I admit that air conditioning aids in the performance of certain mental functions associated with earning a living. Hence, I have spent many years of my life chilled to the requisite temperature to do my job. Cold air, however, is not necessary for the simple enjoyment of life. Consequently, nothing has ever seemed more liberating to me—or more my birthright as a modern Texan—than exiting the revolving door of a downtown high rise on a summer evening and being baptized by a blast of hot air.

Now the day can begin in earnest. I can walk on the sweltering side of the street until my bones warm up. Then I can cross over to the shady side. I can marvel at the air that is hot enough to bake a pizza escaping from my locked car. I can curse my blistering steering wheel. I can go somewhere and exert myself, then drink an ice-cold beer. Or I can not exert myself and drink an ice-cold beer. I can get hot lying on the ground, then jump in some cold water.

Countless other Texans join me in those after-work activities, but they are only dabbling. Now comes the hour of reckoning. As they drive to the centrally air-conditioned houses that approximate the frigid workplaces they have occupied all day, I head for a home equipped with a lot of open windows and ceiling fans.
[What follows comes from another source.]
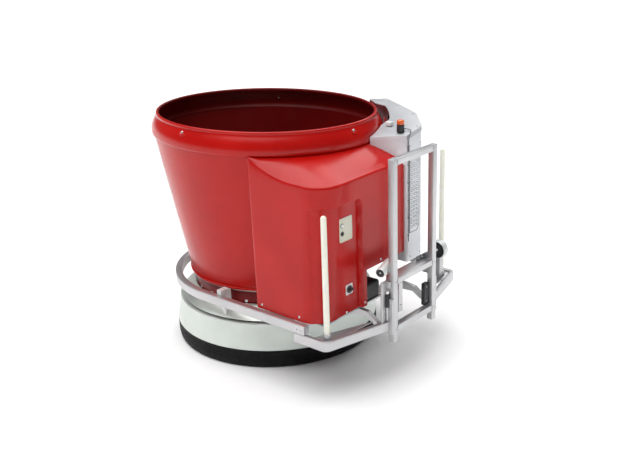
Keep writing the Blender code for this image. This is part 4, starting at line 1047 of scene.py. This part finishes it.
def make_beacon():
    """A beacon with a ribbed lens, its lead and the small white sensor beside it."""
    low, high = place_of("beacon_base")
    x, y = (low.x + high.x) / 2, (low.y + high.y) / 2
    stand = Matrix.Translation((x, y, 0))
    crown = ((0, 0), (0.0265, 0), (0.0285, -0.003), (0.029, -0.01), (0.0262, -0.012), (0.0262, -0.016))
    base = from_corner(0, high.z, (*crown, (0.029, -0.018)))
    base += from_corner(0, low.z, ((0.03, 0.006), (0.03, 0), (0, 0)))
    add("beacon_stand", moved(turned(base), stand), "black_plastic", replaces=["beacon_base"])
    low, high = place_of("beacon_lens")
    profile = from_corner(0, low.z, ((0.0262, 0), (0.0275, 0.002)))
    profile += from_corner(0, high.z, ((0.0275, -0.014), (0.025, -0.006), (0.015, -0.001), (0.001, 0)))
    rings = []
    for radius, height in profile:
        points = []
        for i, angle in enumerate(around(96)):
            r = radius * (1 - 0.025 * (i % 4 in (0, 1)))
            points.append((r * cos(angle), r * sin(angle), height))
        rings.append(points)
    add("beacon_glass", moved(loft(rings), stand), "orange_lens", replaces=["beacon_lens"], angle=60)
    make_beacon_lead(x, y, lid_height(x) + 0.004)
    low, high = place_of("feed_height_sensor")
    collar = turned(four(0.008, 0.012, high.z - 0.001, high.z + 0.002), 24, loop=True)
    stand = Matrix.Translation(((low.x + high.x) / 2, (low.y + high.y) / 2, 0))
    add("level_sensor", [box(low, high, 0.004), moved(collar, stand)], "white_plastic", replaces=["feed_height_sensor"])


def make_beacon_lead(x, y, base_z):
    """The lead over the lid's edge and down the housing's front, with its sleeve and its clips."""
    front = HOUSING_Y - 0.0075
    over = ((0.029, 0, 0.02), (0.042, -0.005, 0.018), (0.045, -0.032, 0.017), (0.038, -0.062, 0.016))
    down = ((0.015, 0.006, 0.01), (-0.005, -0.002, -0.008), (-0.018, 0, -0.04))
    route = [(x + a, y + b, base_z + c) for a, b, c in over]
    route += [(x + a, front + b, base_z + c) for a, b, c in down]
    route += [(x - 0.019, front, z) for z in (base_z - 0.12, 1.4, 1.2, 0.95)]
    wire("beacon_lead", smooth_run(route, 8), 0.0028, "black_plastic", replaces=["beacon_cable"])
    sleeve = turned([(0.0036, 0.0), (0.0066, 0.002), (0.007, 0.058), (0.0036, 0.06)], 24, loop=True)
    add("lead_sleeve", moved(sleeve, Matrix.Translation((x - 0.0188, front, base_z - 0.15))), "motor_grey")
    clips = []
    for z in (1.56, 1.42, 1.28, 1.14, 1.0):
        clips.append(box((x - 0.025, front - 0.004, z - 0.004), (x - 0.013, front + 0.0072, z + 0.004), 0.0018))
    add("lead_clips", clips, "motor_grey")


# ---- Carried-over nodes


def dress(name, finish):
    """Gives a CAD node its finish. Its shape stays."""
    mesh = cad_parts[name].data
    mesh.materials.clear()
    mesh.materials.append(FINISHES[finish])
    smooth(mesh, 35)


# CAD nodes that are shown as they are.
CARRIED = {
    "worn_steel": ("tub_floor", "auger"),
    "bare_steel": (
        *("lower_auger_knife", "upper_auger_knife", "left_drive_hub", "right_drive_hub"),
        *("left_castor_fork", "right_castor_fork", "door_frame", "discharge_door", "door_actuator_rod"),
    ),
    "motor_grey": ("auger_gear_motor", "skirt_drive_motor", "left_drive_motor", "right_drive_motor", "door_actuator"),
    "silver_paint": ("chassis_deck", "front_support"),
    "black_rubber": ("skirt_drive_roller", "left_guide_roller", "right_guide_roller"),
    "tyre_rubber": ("left_drive_tyre", "right_drive_tyre", "left_castor_wheel", "right_castor_wheel"),
    "sensor_shell": ("left_hoop_guide", "right_hoop_guide"),
    "black_plastic": ("battery_pack",),
    "grey_paint": ("control_box",),
}


# ---- Stage

CAMERA_PLACE = Vector((-5.17, -4.982, 3.394))
CAMERA_RIGHT = Vector((0.645, -0.764, -0.032))
CAMERA_UP = Vector((0.28, 0.197, 0.939))
CAMERA_LENS = 50.69
SOFTBOX_AXIS = (-0.12, 0.14, 0.98)
SOFTBOX_POWER = 3.05
SOFTBOX = (1.0, 1.0, 1.0)
SIDE_LIGHT_AXIS = (0.746, 0.172, 0.639)
SIDE_LIGHT = (0.85, 0.85, 0.85)
ROOM = (0.04, 0.04, 0.041)


def make_camera():
    back = CAMERA_RIGHT.cross(CAMERA_UP).normalized()
    right = CAMERA_UP.cross(back).normalized()
    up = back.cross(right)
    lens = bpy.data.cameras.new("camera")
    lens.lens = CAMERA_LENS
    lens.sensor_width = 36.0
    camera = new_object("camera", lens)
    matrix = Matrix((right, up, back)).transposed().to_4x4()
    camera.matrix_world = Matrix.Translation(CAMERA_PLACE + SHIFT) @ matrix
    bpy.context.scene.camera = camera


def lobe(tree, axis, stops):
    """Light of the surroundings round an axis. Stops are (cosine of the angle from it, colour)."""
    inputs = {0: node(tree, "TexCoord", {})["Generated"], 1: Vector(axis).normalized()}
    return ramp(tree, node(tree, "VectorMath", inputs, operation="DOT_PRODUCT")["Value"], stops)


def make_world():
    """A studio: a wide softbox overhead, a lamp at the back, a dim room and a white sweep behind."""
    world = bpy.data.worlds.new("studio")
    world.use_nodes = True
    tree = world.node_tree
    overhead = lobe(tree, SOFTBOX_AXIS, [(0.0, ROOM), (0.755, ROOM), (0.8, SOFTBOX), (1.0, SOFTBOX)])
    dark = (0, 0, 0)
    lamp = lobe(tree, SIDE_LIGHT_AXIS, [(0.0, dark), (0.945, dark), (0.96, SIDE_LIGHT), (1.0, SIDE_LIGHT)])
    both = {"Factor": 1.0, "A": overhead, "B": lamp}
    both = node(tree, "Mix", both, data_type="RGBA", blend_type="LIGHTEN")["Result"]
    seen = {"Factor": node(tree, "LightPath", {})["Is Camera Ray"], "A": both, "B": (*[1 / SOFTBOX_POWER] * 3, 1)}
    seen = node(tree, "Mix", seen, data_type="RGBA")["Result"]
    connect(tree, tree.nodes["Background"], {"Color": seen, "Strength": SOFTBOX_POWER})
    bpy.context.scene.world = world


def make_stage():
    bm = bmesh.new()
    bmesh.ops.create_grid(bm, x_segments=1, y_segments=1, size=80)
    floor = new_object("floor", to_mesh(bm))
    material, tree, shader = shader_tree("floor")
    tone = ramp(tree, noise(tree, 0.3, 4.0), [(0.3, (0.97, 0.97, 0.97)), (0.7, (0.99, 0.99, 0.99))])
    connect(tree, shader, {"Base Color": tone, "Roughness": 0.8, "Specular IOR Level": 0.1})
    floor.data.materials.append(material)
    make_world()
    bpy.context.scene.view_settings.view_transform = "Standard"


def main():
    make_finishes()
    make_tub()
    make_base()
    make_skirt()
    make_apron()
    make_hoop()
    make_corner_bars()
    make_ladder()
    make_rods()
    make_sensors()
    make_cover()
    make_cover_bolts()
    make_controls()
    make_housing()
    make_beacon()
    for finish, names in CARRIED.items():
        for name in names:
            dress(name, finish)
    make_camera()
    make_stage()


main()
The two window air conditioners, which I do not deny owning, are reserved for company and execrable situations, such as the summer of 1980.

This is what I don’t like about central air: the heaving rumble of the compressor, the hiss of forced air, the dead quiet once the house attains the ambience of a mortuary, and the utility bill at the end of the month. The secret that is lost to people addicted to air conditioning is that most summer nights range from tolerable to wonderful. The fierce afternoon winds down to placid night complete with a breeze that when shoved around by a ceiling fan is all a body in repose requires. And then there is morning: No matter how high the temperature will peak later in the day, the early morning hours have a cryptic, confiding coolness, the discovery of which is as pleasant as drifting into a cold current of lake water.

I don’t object to comfort. It’s just that central air has always seemed like such a radical way to achieve it. The ceiling fan has made a welcome comeback, but whatever happened to the evaporative cooler and the attic fan? Those two pieces of equipment, which respectively cooled me through a childhood in West Texas and an adolescence in Dallas, had several admirable traits. The evaporative cooler, by blowing air through a wet filter, created the kind of deep cool one associates with caves. The attic fan possessed the miraculous ability of creating a breeze where none existed. Households with those devices did not have to be hermetically sealed from the rest of the world.

The hermetic seal brings me to the subject of air-conditioned cars, which I have always found to be as claustrophobic as centrally air-conditioned houses. For years I claimed I would never own one. Then two things happened. I acquired a dog that loved to ride around in the car with me but couldn’t take the heat, and I learned at considerable expense that unair-conditioned cars have no resale value in Texas. So I bought the dog an air-conditioned car, and in the process I came to see that my new acquisition allowed me to arrive at certain social events in a state of composure previously unknown to me. I am not so hawkish on air-conditioned cars anymore. Still, I hesitate to let summer pass by behind glass. Earlier tonight, for example, while driving along some backcountry roads, I achieved what I consider to be a state of climatic perfection. I watched the sun set on a particularly virulent day, my cheeks cooled by drafts from the air conditioner but my windows rolled down to enjoy the emerging summer night.

I concede that there are many objectionable things about the heat. There are, for example, two or three nights in any given summer when it is all but impossible to sleep without air conditioning. I attempt to do so, and I am usually the worse for wear. I acknowledge that preparing meals in an unair-conditioned kitchen has its problems and that my solution to the dilemma —cooking in the back yard on a Coleman stove—will appeal to few people. And I confess that the older I get, the more the heat bothers me. But the solace in being old and hot is that it is still better than being old and cold.